Visualize OCR results by drawing bounding boxes on the original image.

This method allows users to easily see which extractor is working better by visualizing the detected text regions with bounding boxes.

get_supported_languages

get_supported_languages() -> List[str]

Get list of supported language codes.

set_languages

set_languages(languages: List[str]) -> None

Update supported languages for OCR extraction.

BaseOCRMapper

Handles language code mapping and normalization for OCR engines.

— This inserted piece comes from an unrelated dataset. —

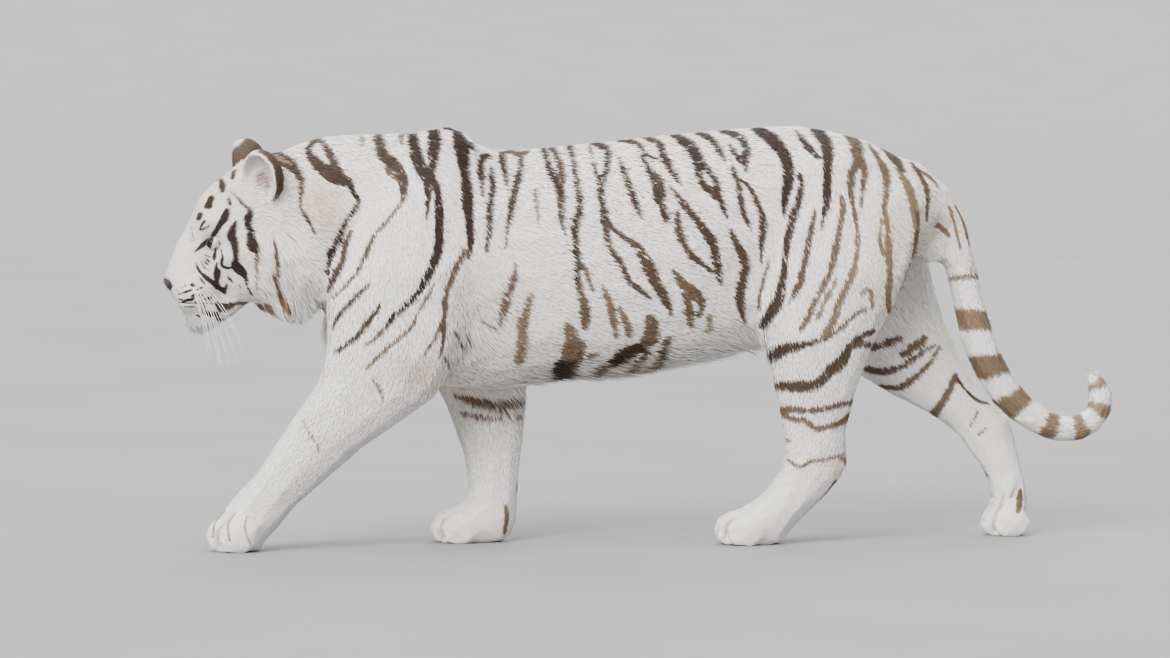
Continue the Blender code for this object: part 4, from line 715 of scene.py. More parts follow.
def merged(points, tris):
    """The mesh with vertices at one place made one."""
    keys, back = np.unique(np.round(points / 1e-5).astype(np.int64), axis=0, return_inverse=True)
    back = back.ravel()
    tris = back[tris]
    good = (tris[:, 0] != tris[:, 1]) & (tris[:, 1] != tris[:, 2]) & (tris[:, 2] != tris[:, 0])
    return keys * 1e-5, tris[good]


# How freely the smoothing moves a node's surface; paws 0.35, all others 1.
FREEDOM = {"head": 0.75, "muzzle": 0.45, "lower_jaw": 0.6, "ear_left": 0.5, "ear_right": 0.5,
           "tail_upper": 0.8, "tail_middle": 0.8, "tail_tip": 0.7}


def grow_shell():
    """Outer surface of all the flesh as one smooth mesh."""
    names = flesh_nodes()
    meshes = []
    for name in names:
        points, tris = merged(*node_mesh(name))
        meshes.append((points + normals_of(points, tris) * SHELL_SWELL, tris))
    grain = SHELL_GRAIN
    fine, fine_tris = worked(mesh_object("rough", *joined(meshes)[:2]), "REMESH",
                             mode="VOXEL", voxel_size=grain)
    freedom = np.array([FREEDOM.get(n, 0.35 if "paw" in n else 1.0) for n in names])
    net = Net(fine_tris, len(fine))
    weight = spread(freedom[nearest_mesh(fine, meshes)], net, 8)
    return relax(fine, net, SMOOTH_ROUNDS, weight), fine_tris


def refined(points, tris, surface, wanted):
    """Split the faces where wanted(points) is true, and lay the new vertices on the surface."""
    mesh = bmesh.new()
    data = bpy.data.meshes.new("refined")
    data.from_pydata(points.tolist(), [], tris.tolist())
    mesh.from_mesh(data)
    inside = wanted(points)
    mesh.verts.ensure_lookup_table()
    edges = [e for e in mesh.edges if inside[e.verts[0].index] and inside[e.verts[1].index]]
    bmesh.ops.subdivide_edges(mesh, edges=edges, cuts=1, use_grid_fill=True)
    bmesh.ops.triangulate(mesh, faces=[f for f in mesh.faces if len(f.verts) > 3])
    mesh.to_mesh(data)
    mesh.free()
    old = len(points)
    points, tris = mesh_arrays(data)
    bpy.data.meshes.remove(data)
    for index in range(old, len(points)):
        points[index] = surface.find_nearest(points[index])[0]
    return points, tris


def on_head(p):
    h = to_head(p)
    return (h[:, 0] > 0.03) & (h[:, 0] < 0.34) & (np.abs(h[:, 1]) < 0.16) & (h[:, 2] > -0.2)


def on_face(p):
    h = to_head(p)
    return on_head(p) & (h[:, 0] > 0.13) & (h[:, 2] > -0.11)


def on_toes(p):
    found = np.zeros(len(p), bool)
    for paw in PAWS:
        found |= on_paw(p, paw) & (p[:, 0] < toes(paw)[1] + TOE_REACH + 0.01)
    return found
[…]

omnidocs.tasks.ocr_extraction.base.BaseOCRMapper

BaseOCRMapper(engine_name: str)

Base class for mapping OCR engine-specific outputs to standardized format.

Initialize mapper for specific OCR engine.

Parameters:

Name Type Description Default
engine_name str

Name of the OCR engine (e.g., 'tesseract', 'paddle', 'easyocr')

required

detect_text_language

detect_text_language(text: str) -> Optional[str]

Detect language of extracted text.

from_standard_language

from_standard_language(standard_language: str) -> str

Convert standard ISO 639-1 language code to engine-specific format.

get_supported_languages

get_supported_languages() -> List[str]

Get list of supported languages for this engine.

normalize_bbox

normalize_bbox(bbox: List[float], img_width: int, img_height: int) -> List[float]

Normalize bounding box coordinates to absolute pixel values.

to_standard_language

to_standard_language(engine_language: str) -> str

Convert engine-specific language code to standard ISO 639-1.